Cartoons — American Style
- Mario Miranda
In Madison Avenue is the small compact office with about 20 very sane individuals that comprise MAD magazine. The editor has a pedal pusher in his office. “This is the only exercise that I get,” he panted as he pedaled away in a frenzy of unspent energy. Jerry de Fuccio, the assistant editor, took me around the cramped quarters and introduced me to Prohias of “Spy vs Spy” Fat and pleasant, Prohias is Puerto Rican and speaks no English (after more than 20 years in America). No wonder his cartoons are wordless. Sergio Aragones looked very much like one of his own creations come to life and Al Jaffee, with a curly mop of unruly hair, blue, bloodshot eyes and a red nose, seemed as though he had a permanent hangover. The whole MAD crowd goes off on a holiday to a different country every year, financed by the man who holds MAD’s purse strings. I asked Prohias about coming over to India on one of these holiday ventures. “Are you mad, Senor?” he screamed.
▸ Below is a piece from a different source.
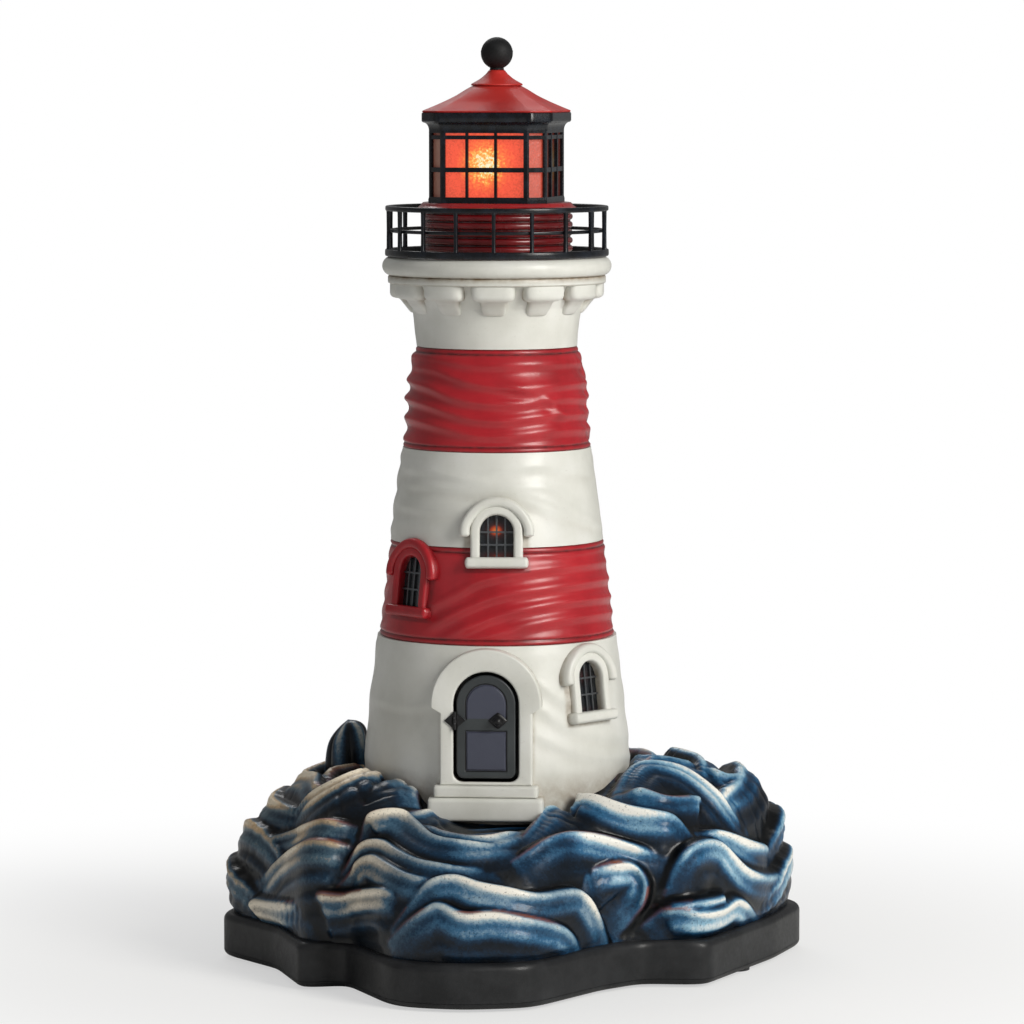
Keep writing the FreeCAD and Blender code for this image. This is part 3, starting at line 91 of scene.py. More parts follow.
# %% [markdown]
# ## Surfaces from arrays
# A moulded shape is a grid of points: rows go up or along, columns go round. One function joins
# the grid into four-sided faces, one makes the piece, and one joins doubled points where a grid
# closes to a pole.
#
# %% Grid and piece


def grid_faces(rows, columns, ring=True, loop=False):
    """Cell (i, j) joins points (i, j), (i, j+1), (i+1, j+1) and (i+1, j); ring and loop wrap round."""
    i, j = np.meshgrid(np.arange(rows if loop else rows - 1),
                       np.arange(columns if ring else columns - 1), indexing="ij")
    i2 = (i + 1) % rows
    j2 = (j + 1) % columns
    corners = [i * columns + j, i * columns + j2, i2 * columns + j2, i2 * columns + j]
    return np.stack(corners, axis=-1).reshape(-1, 4)


def make_mesh(name, points, faces, values=None):
    """Points in millimetres and four-sided faces become a mesh in metres, with point attributes."""
    mesh = bpy.data.meshes.new(name)
    mesh.vertices.add(len(points))
    mesh.vertices.foreach_set("co", (np.asarray(points) * MM).ravel())
    mesh.loops.add(faces.size)
    mesh.loops.foreach_set("vertex_index", faces.ravel())
    mesh.polygons.add(len(faces))
    mesh.polygons.foreach_set("loop_start", np.arange(0, faces.size, 4))
    mesh.update(calc_edges=True)
    for label, value in (values or {}).items():
        attribute = mesh.attributes.new(label, "FLOAT", "POINT")
        attribute.data.foreach_set("value", np.asarray(value, np.float32).ravel())
    return mesh


def weld(mesh, distance=1e-6):
    """Joins doubled points, so that a grid which closes to a point is a closed end."""
    work = bmesh.new()
    work.from_mesh(mesh)
    bmesh.ops.remove_doubles(work, verts=work.verts, dist=distance)
    bmesh.ops.dissolve_degenerate(work, edges=work.edges, dist=distance)
    work.to_mesh(mesh)
    work.free()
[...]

Before “leaving my heart in San Francisco” (one of the most beautiful cities in the world) I decided to pay a visit to my favourite comic “stripper” - the Peanuts man, Charles Schulz. So off we went (my better half and I) on a Greyhound bus across the lovely Californian countryside to a sleepy little town across the Bay called Santa Rosa. This is where Schulz holds court. He lives and works above his very own skating rink (called the Redwood Empire Ice Arena, dedicated to the one and only Snoopy) and has a very organized set-up: secretary, receptionist, PROs and all the visible signs of the very successful businessman. Schulz, besides being an extremely popular cartoonist, is very, very rich - even by American standards.
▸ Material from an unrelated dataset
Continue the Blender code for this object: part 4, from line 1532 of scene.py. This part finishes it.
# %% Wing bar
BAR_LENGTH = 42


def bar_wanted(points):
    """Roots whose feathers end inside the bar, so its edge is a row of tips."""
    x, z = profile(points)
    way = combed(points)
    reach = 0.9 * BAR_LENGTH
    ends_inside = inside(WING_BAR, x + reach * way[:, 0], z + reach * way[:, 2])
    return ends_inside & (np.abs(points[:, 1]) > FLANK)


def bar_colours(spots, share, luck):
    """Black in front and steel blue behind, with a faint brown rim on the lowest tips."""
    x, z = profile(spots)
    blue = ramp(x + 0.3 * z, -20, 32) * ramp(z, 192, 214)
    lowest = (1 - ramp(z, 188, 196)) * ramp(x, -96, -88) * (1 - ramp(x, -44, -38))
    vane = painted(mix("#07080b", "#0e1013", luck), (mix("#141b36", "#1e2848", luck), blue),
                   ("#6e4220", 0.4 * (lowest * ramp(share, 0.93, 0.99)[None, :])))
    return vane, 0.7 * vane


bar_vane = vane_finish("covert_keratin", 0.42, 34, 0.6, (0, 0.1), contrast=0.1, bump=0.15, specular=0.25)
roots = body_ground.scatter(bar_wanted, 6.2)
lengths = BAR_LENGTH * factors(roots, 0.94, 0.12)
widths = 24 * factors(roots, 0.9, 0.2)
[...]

I was slightly disappointed in the “man” Schulz. I imagined him to be one of those extremely kind, humorous sorts of chaps, like Herblock - perhaps he is, but if so he’s terribly reserved. Schulz is tall with a very ascetic face, long straight graying hair, pale blue eyes partly hidden behind steel-rimmed tinted glasses. His features stood out in sharp contrast to his rather flamboyant outfit - brightly printed bell-bottoms and a gaudy checked shirt that did not match.